English teacher Will Lyon gave the school poetic confirmation of love after the November election|

The world that English teacher Will Lyon’s students live in is glorious, violent, fascinating, harrowing and uncertain.

A key device Lyon uses to instruct teens to analyze and write crisply and powerfully about life, and prepare them to become engaged and successful adults, is poetry.

He subjects his students at Santa Rosa High School to an entire quarter of poetry - listening to it, reading it, talking about it. Then, horror of horrors, they must write their own poems and stand to present them to the class.

“Some are funny,” said Lyon, a sturdy, dark-haired and passionate man of 41. “Some are sad. Some are Hallmark horrible.”

He channels his former role as a wrestling coach, signaling to the student who wrote the strongest poem and to the author of the feeblest poem and to all in between that he cheers their effort and anticipates their next poem being better.

“Get tough!” he may say to a kid who struggles with stage fright or similes. “You can do it!”

Lyon also performs. A poet himself and a veteran of competitive slams, he gauges whether the students care to hear a piece of his. If they do, he’ll deliver it with flourish and verve that, who knows, might feed the flame.

Every student, teacher and nonteaching employee of Santa Rosa High has heard him because he often enough picks up the microphone during the morning announcement broadcast and, for the love of words, recites a poem, a sonnet or the lyrics of a popular song that sound altogether different when a teacher delivers them as prose.

In his 14 years at the school, Lyon has performed no reading remotely like the one that resonated throughout the historic campus two days after the presidential election in November. He said the response of many Latino students to the election of Donald Trump compelled him to write and broadcast the piece.

The day after the election, “it felt like a funeral,” he said. “People were wearing black and crying. It felt like death.”

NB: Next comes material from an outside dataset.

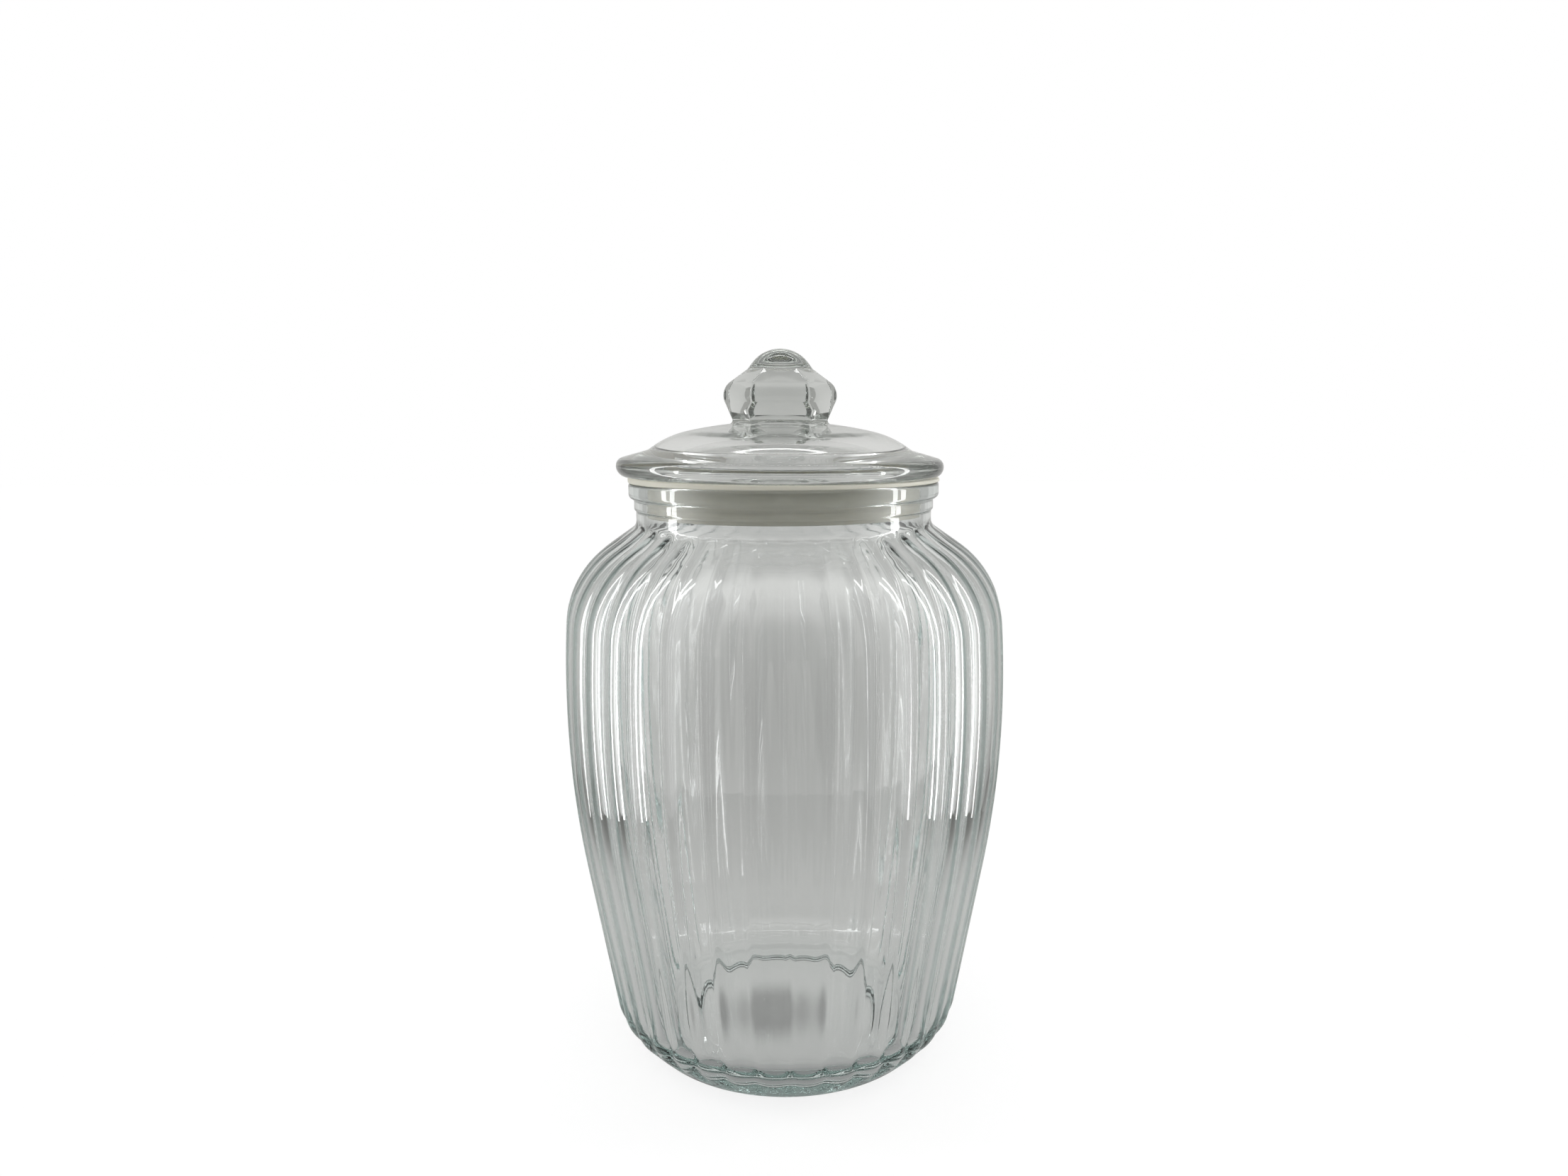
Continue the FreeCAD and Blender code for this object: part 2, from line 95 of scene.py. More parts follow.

Lyon had students coming up and asking, “Are they going to deport me now?” He felt the fear was pervasive. About half the student body is Latino, and many students who are citizens have parents or other family members who risk deportation. Non-Latino students feared for their friends.

“It’s hard to find a kid who doesn’t feel threatened,” Lyon said.

He found that he had to declare something to all of the students worried the president-elect’s vision for America does not include them.

“I felt like silence was unacceptable,” the teacher said.

He sat and found that the words to “We Love You No Matter What,” pretty much streamed out of him.

A student used a cellphone to video him as he spent four emphatic and impassioned minutes delivering his poem over the school’s public address system. He began, “You guys that don’t like my poems, please respect this one.”

Then he launched into the piece that cemented his place as the Panthers’ poet laureate. An excerpt:

Dear undocumented students,

In this school

There are no walls

To keep you out

Dear black students,

Your lives matter

To us

Dear Muslim students,

You are not terrorists

Dear Mexican students,

You are not rapists and drug dealers

Dear female students,

Nobody is allowed to grab you

No means No

Maybe means No

Probably means No

Later means No

Anything other than a Hell Yes

Means No

And nobody can take your No away

Dear LGBTQQI students,

You are not a sinner or a freak

Choose your own pronoun

Choose your own bathroom

Choose your own date to the prom

And if the bully

Or the blowhard

Tries to tell you otherwise

Whether he is in the school house

Or in the White House

We won’t be bystanders

We will be Upstanders

They will not deport you

Or threaten you

Or diminish you

Or grab you

Or ignore you

Not without a fight

From people who love you

And we love you

No matter what

The response to Lyon’s poetic confirmation of love for all the students has been almost entirely positive.

“I think the kids needed to hear it,” he said. “And the teachers needed permission to say it.”

By now, the video has been viewed more than 10,000 times on YouTube. “For me, 10,000 is a lot,” Lyon said.

Nearly two months after the election, Lyon said it’s his sense that students are largely tired of talking about what might result from Donald Trump’s campaign pledges regarding people such as undocumented residents and Muslims.

In the new year, actions by the 45th president may well figure among the developments in the world and at their school and in their personal lives that Lyon and his students will probe, deconstruct, contextualize, celebrate, satirize, counteract - there is no telling what they might do - in poems.